The necklace’s garnet varieties span the color spectrum and localities (figure 4). Perhaps the most impressive is a 1.69 ct pink garnet from the Dora Maira locality in Italy, one of the largest of its type. Five of the garnets show color change. Other highlights include a 5.15 ct “grape jelly” pyrope-almandine from Mozambique; a 3.00 ct yellow grossular of a type reportedly produced by only one deposit in Tanzania in the 1980s; a 2.47 ct red “anthill” garnet that is exceptionally large for its Arizona locale; a 2.70 ct chromium grossular from Ethiopia; and a 2.86 ct Lindi garnet from Tanzania that reacts to UV light. The final addition was a 3.05 ct Russian demantoid with a horsetail inclusion, acquired in 2023, that van der Aa considered necessary to complete the collection.

Wacks acquired the first stone, a 2.75 ct blue color-change garnet from Bekily, Madagascar, while he was a student at GIA (van der Aa is also a GIA graduate). These are even rarer than alexandrite and are easily mistaken for them. “My love for garnet started there,” he said. “After the fifth stone, I realized it was a decent little rainbow.” His search focused on high clarity, color, and dispersion more than size (the sizes range from under a carat to 5.63 ct). “We used the rarest garnets I’ve been able to find,” he said. “Every time I found a strange deposit or an exceptional example of the known localities, I added it to my collection. I don’t know how many thousands of stones I saw.”

“Nine out of ten of them, if I wasn’t a gemologist, I would never guess it was a garnet,” van der Aa said. “Especially because of the sparkle. A lot of them look almost like green diamonds or yellow sapphires.” Wacks added, “There are a few secrets used for cutting these garnets to produce really nice dispersive stones.”

The idea for the necklace came to Wacks in 2020, when he realized the garnets would “really rock” in a necklace and asked van der Aa to design one. She told him it would take some time to develop something amazing. More than 450 hours went into crafting the piece. “It was quite a challenge technically,” she said, noting the uniqueness of the magnetic jacket design and the QR code.

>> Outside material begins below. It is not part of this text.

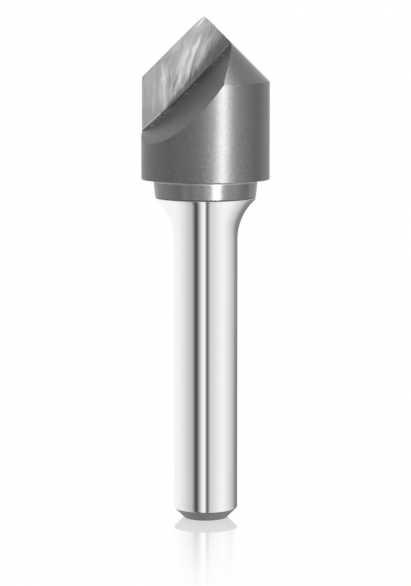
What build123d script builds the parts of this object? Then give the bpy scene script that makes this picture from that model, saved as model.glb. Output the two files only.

“Garanatus” contains 2.5 lbs (more than 1 kg) of platinum. “These were the best of the best garnets he could find, so I thought platinum was what they deserved,” van der Aa said. The half of the link that features the QR code is 18K gold because the highly reflective platinum didn’t display the QR code well. “The 18K gives a luxe two-tone look,” she said. The 18K gold portion also indicates the back of the necklace and contains a cluster of seven colorless (“leuco”) garnets from Sri Lanka (1.40 carats total) rather than one stone.

Based on GIA researchers’ analysis, these garnets demonstrate the entire range of garnet chemistry in the natural world. Their chemical compositions also shed light on their color origins. Many have color caused by essential chemical components, such as iron in the Namibian demantoid and the purple pyrope-almandine from Mozambique. Some are colored by trace impurity elements, including vanadium in the color-change garnets from East Africa and chromium in the Russian demantoid and the “anthill” garnet.

“You get really sentimental holding on to something like this,” Wacks said. Initially he planned to keep the necklace, but as it neared completion, van der Aa suggested he consider parting with the garnets because it had become so extraordinary.

“To go from saying, ‘Just make a necklace,’ to this—it turned out beyond anything I could have ever thought of,” he said. “It’s likely the most impressive necklace in history displaying the beauty of the garnet group. I’ve done a fair amount of research but haven’t found anything that compares.”

“Our dream is for it to go somewhere people could learn from it and see it and leave with a huge smile, knowing that garnet is such an incredible gemstone,” van der Aa said. “Now he’s okay with parting with them.”

“Garanatus” will be on display in the GIA Museum beginning this spring.